──────── MATERIAL SUPPLIED ────────

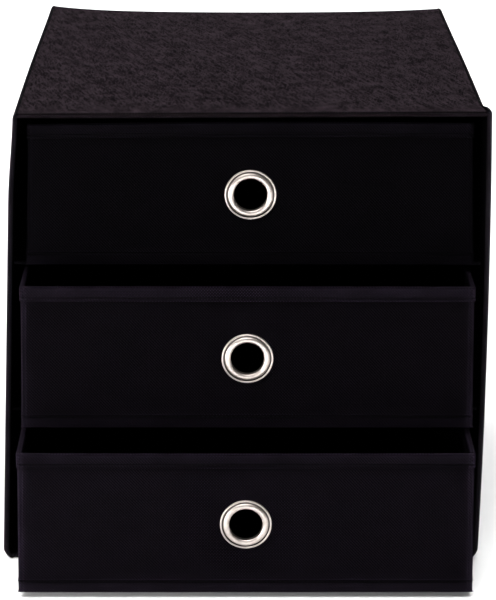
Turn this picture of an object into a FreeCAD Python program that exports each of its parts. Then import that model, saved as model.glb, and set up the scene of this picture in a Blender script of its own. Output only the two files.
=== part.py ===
import FreeCAD, Part
import math
import os

import Sketcher

# Fabric storage cube with three drawers.
# Frame: +Z up, +X to the right seen from the open front, which faces -Y.
# The origin is the middle of the case's underside.
# Every wall is a sewn fabric pocket with its own greyboard inside.

os.makedirs("parts", exist_ok=True)
doc = FreeCAD.newDocument("StorageCube")

# Driving sizes in millimetres, one named cell each.
DRIVING_SIZES = [
    ("cube_width", 320),
    ("cube_depth", 320),
    ("cube_height", 320),
    ("case_panel", 3.6),
    ("case_corner_round", 3),
    ("case_edge_round", 1.6),
    ("shelf_panel", 3.4),
    ("shelf_edge_round", 1.5),
    ("shelf_setback", 12),
    ("fabric", 0.5),
    ("board_play", 0.1),
    ("board_corner", 3),
    ("panel_seam", 6),
    ("wall_seam", 3.5),
    ("drawer_panel", 3),
    ("drawer_side_gap", 7),
    ("drawer_back_gap", 3),
    ("drawer_front_setback", 1),
    ("drawer_lift", 0.3),
    ("drawer_headroom", 2.7),
    ("drawer_corner_round", 2.4),
    ("hem_band", 10.2),
    ("hem_proud", 0.9),
    ("hem_round", 1.2),
    ("rim_closure", 1.5),
    ("seam_rise", 8),
    ("crease_width", 1.2),
    ("crease_depth", 0.3),
    ("foot_round", 1),
    ("base_fabric", 0.6),
    ("insert_panel", 2.8),
    ("insert_play", 1),
    ("insert_edge_round", 1),
    ("eyelet_bore_radius", 11),
    ("eyelet_wall", 0.7),
    ("eyelet_fit", 0.15),
    ("eyelet_ring_width", 4),
    ("eyelet_ring_lift", 0.8),
    ("eyelet_ring_crown", 1),
    ("eyelet_groove_width", 0.8),
    ("eyelet_groove_floor", 0.25),
    ("eyelet_bead_radius", 0.7),
    ("eyelet_bead_lift", 0.4),
    ("eyelet_curl", 0.9),
    ("washer_width", 4.2),
    ("washer_thickness", 0.8),
    ("washer_round", 0.4),
    ("middle_drawer_pull", 30),
    ("bottom_drawer_pull", 65),
]

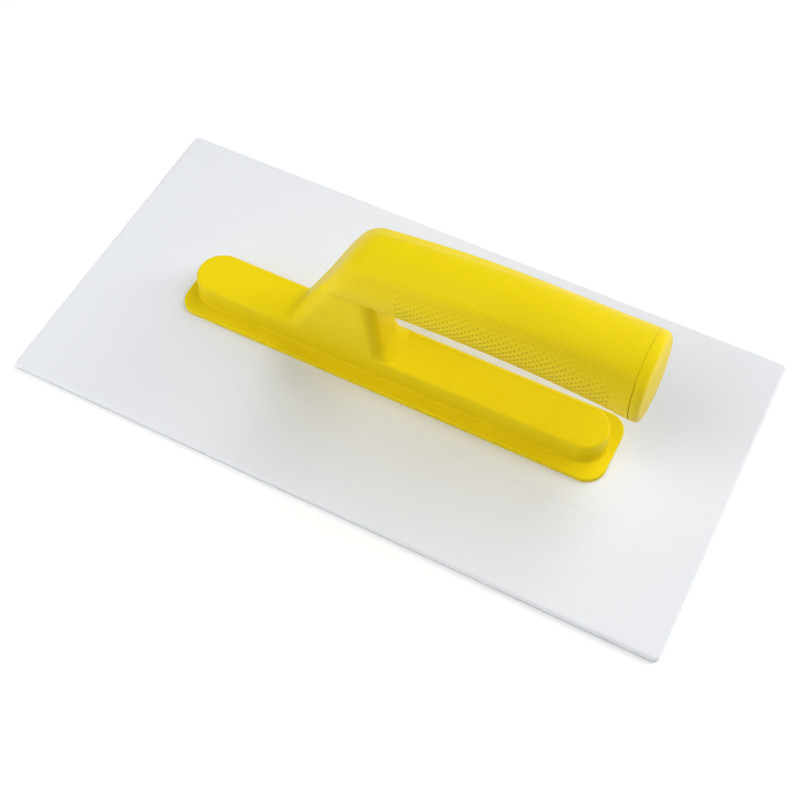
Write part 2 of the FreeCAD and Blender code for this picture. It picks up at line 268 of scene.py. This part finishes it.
def tube_grid():
    """Rings of the grip from TUBE_X to the seam: points, normals, and how far each point is in a dimple."""
    fine = np.arange(TUBE_X, 91.3, COLUMN / 4)
    coarse = np.linspace(fine[-1], SEAM_X, 10)[1:]
    xs = np.concatenate([fine, coarse])
    leans = SEAM_LEAN * smooth((xs - 90) / (SEAM_X - 90))
    rows = np.arange(-36, 34) * ROW / 4
    n = len(rows)

    def surface(x, lean, k, shift=0.0, hollows=False):
        """Point k of the ring at x, or how far it is in a dimple; shift moves it along the ring."""
        near = k < n
        far = (k >= n + TOP_STEPS) & (k < 2 * n + TOP_STEPS)
        top = (k >= n) & (k < n + TOP_STEPS)
        mirrored = 2 * n + TOP_STEPS - 1 - k
        arc = np.where(near, rows[np.clip(k, 0, n - 1)], rows[np.clip(mirrored, 0, n - 1)])
        side = arc_angle(x, arc + np.where(near, shift, -shift))
        step = shift / (1.03 * half_width(x))
        hi, lo = arc_angle(x, rows[-1]), arc_angle(x, rows[0])
        over = hi + (math.pi - 2 * hi) * (k - n + 1) / (TOP_STEPS + 1) + step
        under = math.pi - lo + (math.pi + 2 * lo) * (k - 2 * n - TOP_STEPS + 1) / (UNDER_STEPS + 1) + step
        phi = np.where(near, side, np.where(far, math.pi - side, np.where(top, over, under)))
        here = np.where(near | far, arc + np.where(near, shift, -shift), 99.0)
        if hollows:
            return hollow(x, here)
        return tube_point(x, phi, DIMPLE_DEPTH * hollow(x, here), lean)

    k = np.arange(2 * n + TOP_STEPS + UNDER_STEPS)
    points, normals, hollows = [], [], []
    for x, lean in zip(xs, leans):
        h = 0.03
        along = surface(x + h, lean, k) - surface(x - h, lean, k)
        around = surface(x, lean, k, h) - surface(x, lean, k, -h)
        normal = np.cross(along, around)
        points.append(surface(x, lean, k))
        normals.append(normal / np.linalg.norm(normal, axis=1)[:, None])
        hollows.append(surface(x, lean, k, hollows=True))
    return np.array(points), np.array(normals), np.array(hollows)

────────

» **WRITTEN INSTRUCTION**
Repeat all entries. Match them exactly.

» **RESULT OF THIS EXERCISE**
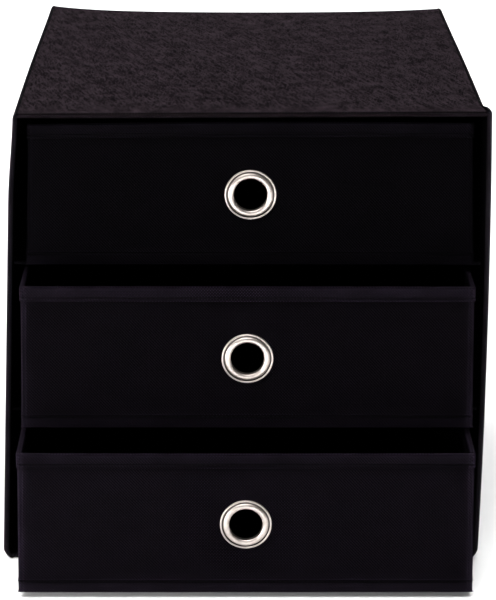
Turn this picture of an object into a FreeCAD Python program that exports each of its parts. Then import that model, saved as model.glb, and set up the scene of this picture in a Blender script of its own. Output only the two files.
=== part.py ===
import FreeCAD, Part
import math
import os

import Sketcher

# Fabric storage cube with three drawers.
# Frame: +Z up, +X to the right seen from the open front, which faces -Y.
# The origin is the middle of the case's underside.
# Every wall is a sewn fabric pocket with its own greyboard inside.

os.makedirs("parts", exist_ok=True)
doc = FreeCAD.newDocument("StorageCube")

# Driving sizes in millimetres, one named cell each.
DRIVING_SIZES = [
    ("cube_width", 320),
    ("cube_depth", 320),
    ("cube_height", 320),
    ("case_panel", 3.6),
    ("case_corner_round", 3),
    ("case_edge_round", 1.6),
    ("shelf_panel", 3.4),
    ("shelf_edge_round", 1.5),
    ("shelf_setback", 12),
    ("fabric", 0.5),
    ("board_play", 0.1),
    ("board_corner", 3),
    ("panel_seam", 6),
    ("wall_seam", 3.5),
    ("drawer_panel", 3),
    ("drawer_side_gap", 7),
    ("drawer_back_gap", 3),
    ("drawer_front_setback", 1),
    ("drawer_lift", 0.3),
    ("drawer_headroom", 2.7),
    ("drawer_corner_round", 2.4),
    ("hem_band", 10.2),
    ("hem_proud", 0.9),
    ("hem_round", 1.2),
    ("rim_closure", 1.5),
    ("seam_rise", 8),
    ("crease_width", 1.2),
    ("crease_depth", 0.3),
    ("foot_round", 1),
    ("base_fabric", 0.6),
    ("insert_panel", 2.8),
    ("insert_play", 1),
    ("insert_edge_round", 1),
    ("eyelet_bore_radius", 11),
    ("eyelet_wall", 0.7),
    ("eyelet_fit", 0.15),
    ("eyelet_ring_width", 4),
    ("eyelet_ring_lift", 0.8),
    ("eyelet_ring_crown", 1),
    ("eyelet_groove_width", 0.8),
    ("eyelet_groove_floor", 0.25),
    ("eyelet_bead_radius", 0.7),
    ("eyelet_bead_lift", 0.4),
    ("eyelet_curl", 0.9),
    ("washer_width", 4.2),
    ("washer_thickness", 0.8),
    ("washer_round", 0.4),
    ("middle_drawer_pull", 30),
    ("bottom_drawer_pull", 65),
]

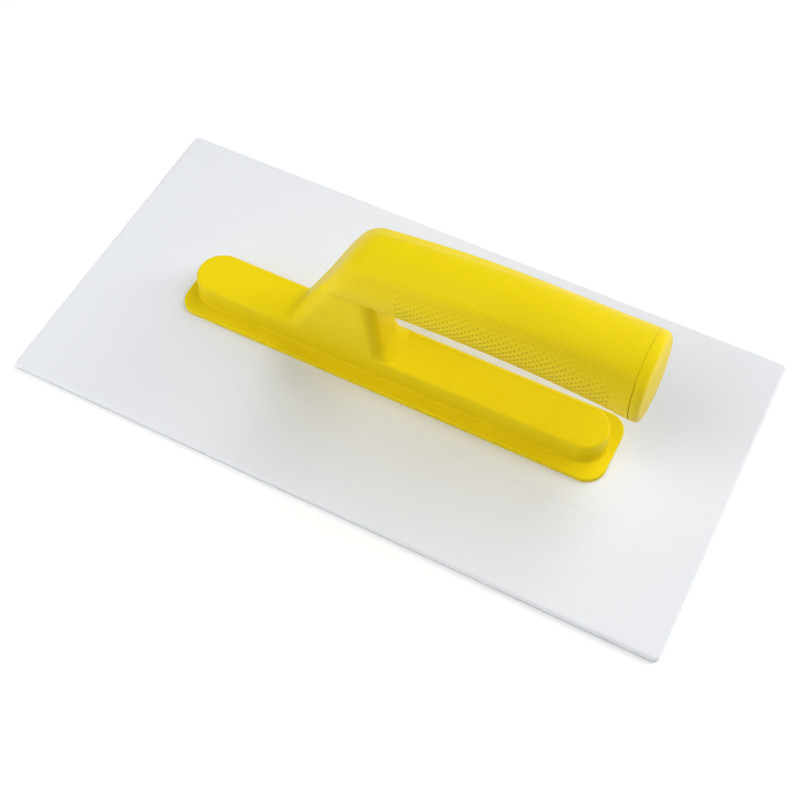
Write part 2 of the FreeCAD and Blender code for this picture. It picks up at line 268 of scene.py. This part finishes it.
def tube_grid():
    """Rings of the grip from TUBE_X to the seam: points, normals, and how far each point is in a dimple."""
    fine = np.arange(TUBE_X, 91.3, COLUMN / 4)
    coarse = np.linspace(fine[-1], SEAM_X, 10)[1:]
    xs = np.concatenate([fine, coarse])
    leans = SEAM_LEAN * smooth((xs - 90) / (SEAM_X - 90))
    rows = np.arange(-36, 34) * ROW / 4
    n = len(rows)

    def surface(x, lean, k, shift=0.0, hollows=False):
        """Point k of the ring at x, or how far it is in a dimple; shift moves it along the ring."""
        near = k < n
        far = (k >= n + TOP_STEPS) & (k < 2 * n + TOP_STEPS)
        top = (k >= n) & (k < n + TOP_STEPS)
        mirrored = 2 * n + TOP_STEPS - 1 - k
        arc = np.where(near, rows[np.clip(k, 0, n - 1)], rows[np.clip(mirrored, 0, n - 1)])
        side = arc_angle(x, arc + np.where(near, shift, -shift))
        step = shift / (1.03 * half_width(x))
        hi, lo = arc_angle(x, rows[-1]), arc_angle(x, rows[0])
        over = hi + (math.pi - 2 * hi) * (k - n + 1) / (TOP_STEPS + 1) + step
        under = math.pi - lo + (math.pi + 2 * lo) * (k - 2 * n - TOP_STEPS + 1) / (UNDER_STEPS + 1) + step
        phi = np.where(near, side, np.where(far, math.pi - side, np.where(top, over, under)))
        here = np.where(near | far, arc + np.where(near, shift, -shift), 99.0)
        if hollows:
            return hollow(x, here)
        return tube_point(x, phi, DIMPLE_DEPTH * hollow(x, here), lean)

    k = np.arange(2 * n + TOP_STEPS + UNDER_STEPS)
    points, normals, hollows = [], [], []
    for x, lean in zip(xs, leans):
        h = 0.03
        along = surface(x + h, lean, k) - surface(x - h, lean, k)
        around = surface(x, lean, k, h) - surface(x, lean, k, -h)
        normal = np.cross(along, around)
        points.append(surface(x, lean, k))
        normals.append(normal / np.linalg.norm(normal, axis=1)[:, None])
        hollows.append(surface(x, lean, k, hollows=True))
    return np.array(points), np.array(normals), np.array(hollows)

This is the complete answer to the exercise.